Guided by these principles, our review of the record does not support the conclusion that the parties reached a binding, permanent resolution of the custody and parenting time issues at the January 18, 2013 hearing. Rather, it is clear from the record that when plaintiff's initial counsel was permitted to withdraw, plaintiff requested the opportunity to retain new counsel. The court agreed, and indicated that the matter would be adjourned to a new date. The conversation then centered on an interim parenting plan, to be effective during the relatively brief thirty-day adjournment period. Notwithstanding, the court then entered into negotiations with the pro se plaintiff and the represented defendant, designed to reach a permanent custody arrangement.

While we have no doubt that the trial judge acted with the best of motives, we cannot sustain the result that ensued. Essentially, the judge involved herself in the negotiations, choosing certain positions advanced by defendant, despite plaintiff's expression of confusion and her obvious objections and concerns. The judge also sua sponte placed defendant's mother under oath and took testimony from her, without affording plaintiff the right to have her requested attorney present or either party the opportunity to examine the witness, testify, or call other witnesses.

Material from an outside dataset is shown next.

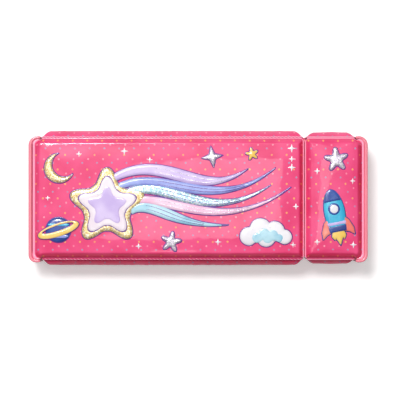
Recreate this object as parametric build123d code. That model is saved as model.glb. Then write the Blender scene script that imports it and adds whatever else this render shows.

In the end, it is clear that plaintiff reluctantly accepted the custody and parenting provisions, but as nothing more than an interim arrangement pending a short return date. As such, we further conclude that it was error for the court to review plaintiff's motion to vacate the prior order under a change of circumstances standard.

Accordingly, we reverse and remand to the trial court to schedule further proceedings to establish a permanent custody arrangement. The parties shall also file and exchange fully-supported Case Information Statements so that the court, upon resolution of the custody proceedings, can establish an appropriate child support award, which the parties have evidently been unable to agree upon. Pending the conclusion of the custody hearing, the provisions of the interim January 18, 2013 order shall remain in effect.

Reversed and remanded. We do not retain jurisdiction.